=== The task ===
Gather every line from the entries below that includes "with".

=== Task inputs ===
=-=-=-=-=
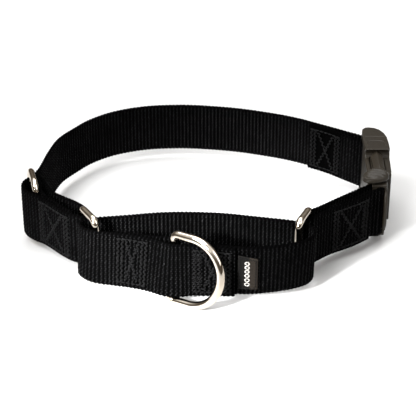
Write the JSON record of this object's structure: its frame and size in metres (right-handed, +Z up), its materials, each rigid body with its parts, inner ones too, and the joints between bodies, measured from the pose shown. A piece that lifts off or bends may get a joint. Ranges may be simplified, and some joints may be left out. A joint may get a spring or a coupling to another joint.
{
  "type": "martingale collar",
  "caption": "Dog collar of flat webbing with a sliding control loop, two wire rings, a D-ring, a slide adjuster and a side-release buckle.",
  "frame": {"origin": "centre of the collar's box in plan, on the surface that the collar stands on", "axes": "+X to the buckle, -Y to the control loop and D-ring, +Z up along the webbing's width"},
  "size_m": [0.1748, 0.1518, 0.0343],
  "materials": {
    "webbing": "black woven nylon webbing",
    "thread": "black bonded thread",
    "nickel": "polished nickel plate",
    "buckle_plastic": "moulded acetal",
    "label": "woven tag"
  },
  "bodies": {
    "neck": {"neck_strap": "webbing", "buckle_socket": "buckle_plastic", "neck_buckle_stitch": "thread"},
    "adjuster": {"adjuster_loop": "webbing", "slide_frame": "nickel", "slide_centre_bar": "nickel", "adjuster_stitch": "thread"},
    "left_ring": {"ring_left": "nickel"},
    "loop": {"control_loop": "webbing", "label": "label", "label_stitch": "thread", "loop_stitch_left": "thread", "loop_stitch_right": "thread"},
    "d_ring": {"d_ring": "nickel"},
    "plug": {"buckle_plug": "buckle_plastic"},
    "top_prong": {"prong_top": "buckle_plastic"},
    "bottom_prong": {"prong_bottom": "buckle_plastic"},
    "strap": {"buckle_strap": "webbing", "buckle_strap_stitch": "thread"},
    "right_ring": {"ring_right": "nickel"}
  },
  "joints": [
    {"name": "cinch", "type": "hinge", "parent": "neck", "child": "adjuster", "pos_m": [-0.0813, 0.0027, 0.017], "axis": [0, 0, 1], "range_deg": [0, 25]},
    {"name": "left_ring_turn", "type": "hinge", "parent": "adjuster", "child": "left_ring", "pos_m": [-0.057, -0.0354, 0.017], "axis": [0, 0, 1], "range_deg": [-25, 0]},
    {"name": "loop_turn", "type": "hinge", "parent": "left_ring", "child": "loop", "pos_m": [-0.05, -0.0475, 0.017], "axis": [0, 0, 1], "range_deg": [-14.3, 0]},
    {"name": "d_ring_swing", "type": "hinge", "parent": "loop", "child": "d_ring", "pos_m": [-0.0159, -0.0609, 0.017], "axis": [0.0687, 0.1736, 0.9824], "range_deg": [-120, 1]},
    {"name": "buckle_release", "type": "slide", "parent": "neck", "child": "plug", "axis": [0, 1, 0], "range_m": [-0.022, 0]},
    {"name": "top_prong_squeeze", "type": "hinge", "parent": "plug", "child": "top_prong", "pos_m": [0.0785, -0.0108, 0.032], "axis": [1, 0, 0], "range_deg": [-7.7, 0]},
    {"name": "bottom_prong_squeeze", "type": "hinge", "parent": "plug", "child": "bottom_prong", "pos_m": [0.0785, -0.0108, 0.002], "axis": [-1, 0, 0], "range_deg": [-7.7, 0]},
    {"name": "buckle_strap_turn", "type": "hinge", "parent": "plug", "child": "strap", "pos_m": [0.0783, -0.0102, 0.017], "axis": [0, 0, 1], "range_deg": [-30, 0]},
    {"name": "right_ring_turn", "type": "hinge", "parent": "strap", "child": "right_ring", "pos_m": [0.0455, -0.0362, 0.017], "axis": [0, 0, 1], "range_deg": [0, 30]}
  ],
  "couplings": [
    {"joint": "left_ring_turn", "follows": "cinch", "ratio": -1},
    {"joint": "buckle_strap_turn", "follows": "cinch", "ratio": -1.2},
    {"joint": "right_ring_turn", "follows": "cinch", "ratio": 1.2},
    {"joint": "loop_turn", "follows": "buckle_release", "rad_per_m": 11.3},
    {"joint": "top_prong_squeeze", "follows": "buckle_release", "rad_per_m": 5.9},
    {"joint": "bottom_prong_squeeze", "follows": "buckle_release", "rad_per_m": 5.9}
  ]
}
=-=-=-=-=
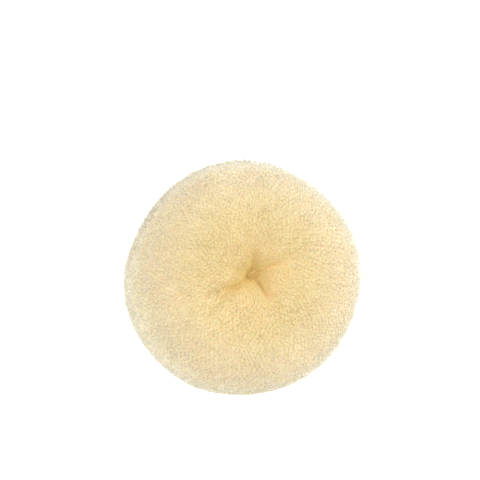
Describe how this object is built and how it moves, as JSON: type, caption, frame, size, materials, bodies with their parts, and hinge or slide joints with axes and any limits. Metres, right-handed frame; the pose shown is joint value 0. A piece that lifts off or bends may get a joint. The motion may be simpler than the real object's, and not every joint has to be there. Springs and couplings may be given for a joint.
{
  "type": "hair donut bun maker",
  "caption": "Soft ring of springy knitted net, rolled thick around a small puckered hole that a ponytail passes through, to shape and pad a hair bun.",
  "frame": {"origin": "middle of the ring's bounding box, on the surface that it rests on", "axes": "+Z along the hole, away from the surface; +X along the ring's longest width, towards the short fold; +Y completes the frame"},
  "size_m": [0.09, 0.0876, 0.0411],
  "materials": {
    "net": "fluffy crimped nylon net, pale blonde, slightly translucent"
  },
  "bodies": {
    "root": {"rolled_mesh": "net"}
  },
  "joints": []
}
=-=-=-=-=
=== Output below ===
Write the JSON record of this object's structure: its frame and size in metres (right-handed, +Z up), its materials, each rigid body with its parts, inner ones too, and the joints between bodies, measured from the pose shown. A piece that lifts off or bends may get a joint. Ranges may be simplified, and some joints may be left out. A joint may get a spring or a coupling to another joint.
  "caption": "Dog collar of flat webbing with a sliding control loop, two wire rings, a D-ring, a slide adjuster and a side-release buckle.",
Describe how this object is built and how it moves, as JSON: type, caption, frame, size, materials, bodies with their parts, and hinge or slide joints with axes and any limits. Metres, right-handed frame; the pose shown is joint value 0. A piece that lifts off or bends may get a joint. The motion may be simpler than the real object's, and not every joint has to be there. Springs and couplings may be given for a joint.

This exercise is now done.